Selon les économistes, depuis le début de la crise, 215 000 emplois auraient été perdus, dont 70 000 dans le secteur du tourisme - devenu ces dernières années la principale source de devises -, et l'offre touristique a chuté de 55%, selon la Banque centrale du Nicaragua. Plus de 900 millions de dollars auraient échappé au système financier; les investissements dans le tourisme, la construction, le développement agricole, les activités boursières et d'autres secteurs de l'économie sont gelés ; les vols internationaux suspendus ou réduits. L'impact économique de la crise a été chiffré à plus de 1 200 millions de dollars, dans un pays dont le PIB (produit intérieur brut) avoisine les 14 000 millions de dollars. La croissance économique est tombée de 4,9% en 2017 à zéro% selon les économistes indépendants.

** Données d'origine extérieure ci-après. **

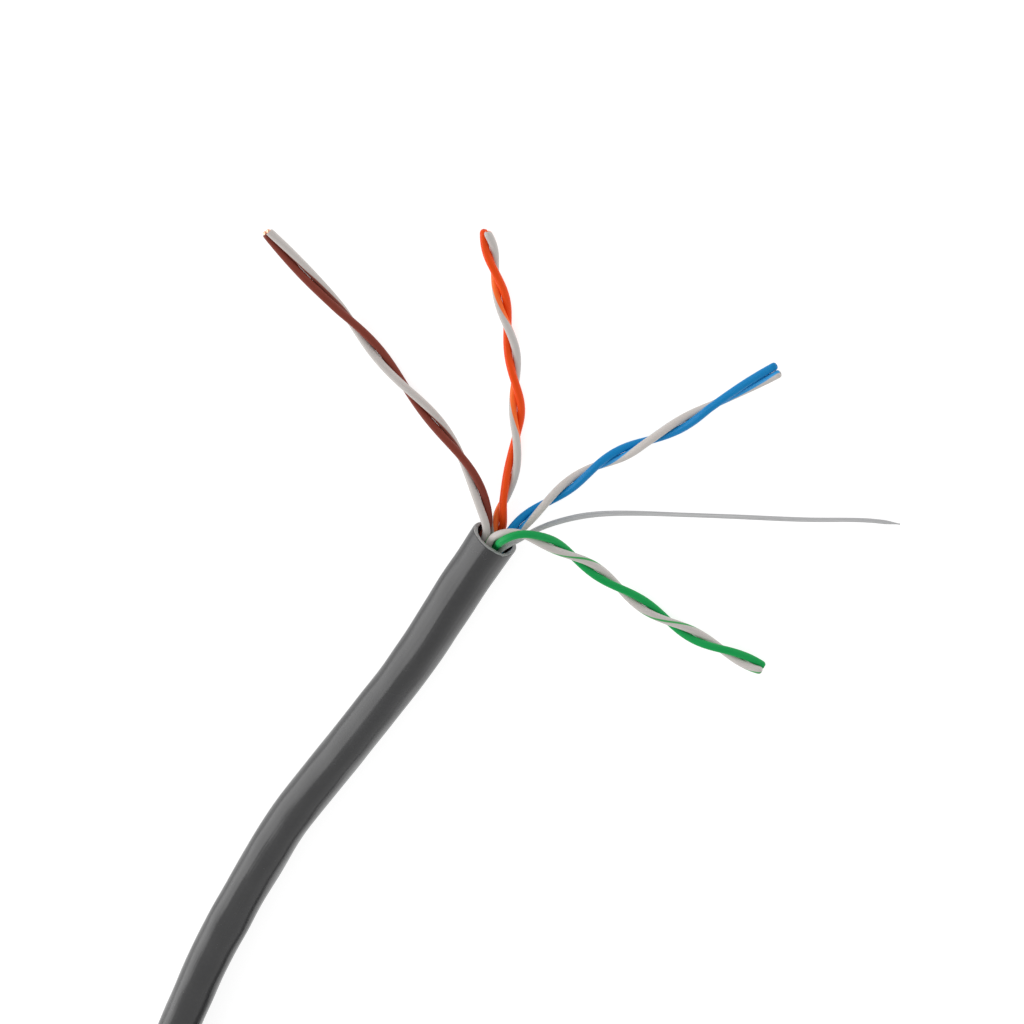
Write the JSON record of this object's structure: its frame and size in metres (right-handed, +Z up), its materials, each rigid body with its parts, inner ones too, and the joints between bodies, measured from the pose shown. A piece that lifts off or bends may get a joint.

La crise engendre l'insécurité alimentaire : des envahisseurs en quête de logements sociaux ont occupé des milliers d’hectares de terres productives et plus de 4 855 hectares de terres privées ont été envahis par des partisans du gouvernement en rétorsion du soutien apporté aux manifestants par les propriétaires légitimes. Plus de 90% des fermes envahies étaient utilisées pour l'agriculture, l'élevage et l'amélioration génétique des aliments.

Les différentes tentatives de dialogue pour trouver une issue à la crise, auxquelles participaient aussi l’Église catholique et les organisations sociales et étudiantes ont échoué. Au cours de ces séances de dialogue, le gouvernement soutenait des groupes de rue violents pour intimider les opposants politiques et même l’Eglise (Cardinal, nuncio and bishop attacked by mob in Nicaragua - Cardinal, nonce et évêque attaqués par une foule au Nicaragua. Turbas agreden a obispos y Nuncio en Carazo, y roban a periodistas - Des foules attaquent des évêques et le nonce à Carazo et volent des journalistes). « Le panorama du pays, à court, moyen et long terme, est sombre, pire qu'au Venezuela, car au Venezuela il y a au moins du pétrole ; nous dépendons de la production agricole et du tourisme, deux voix sérieusement touchées par la crise  provoquée par Ortega avec la répression » (Déclaration à l'IPS).

La situation est tellement détériorée qu'elle a amené l'un des anciens partisans et activistes du sandinisme à dire : le 19 juillet, jour amer pour le Nicaragua. « Les acquis sociaux des premières années de la révolution sandiniste ont subi une régression brutale et dramatique. Il est dégoutant  de voir comment l'un des dirigeants de cette révolution a changé : de libérateur à répresseur, de pionnier à bourreau d'espoir et de la réalité. Des affaires douteuses avec les Chinois, une corruption flagrante, la répression brutale et la régression législative : le Nicaragua est aujourd’hui un pays qui regrette les résultats obtenus il ya quelques années » (19 de julho, data amarga para a Nicarágua - 19 juillet, jour amer pour le Nicaragua).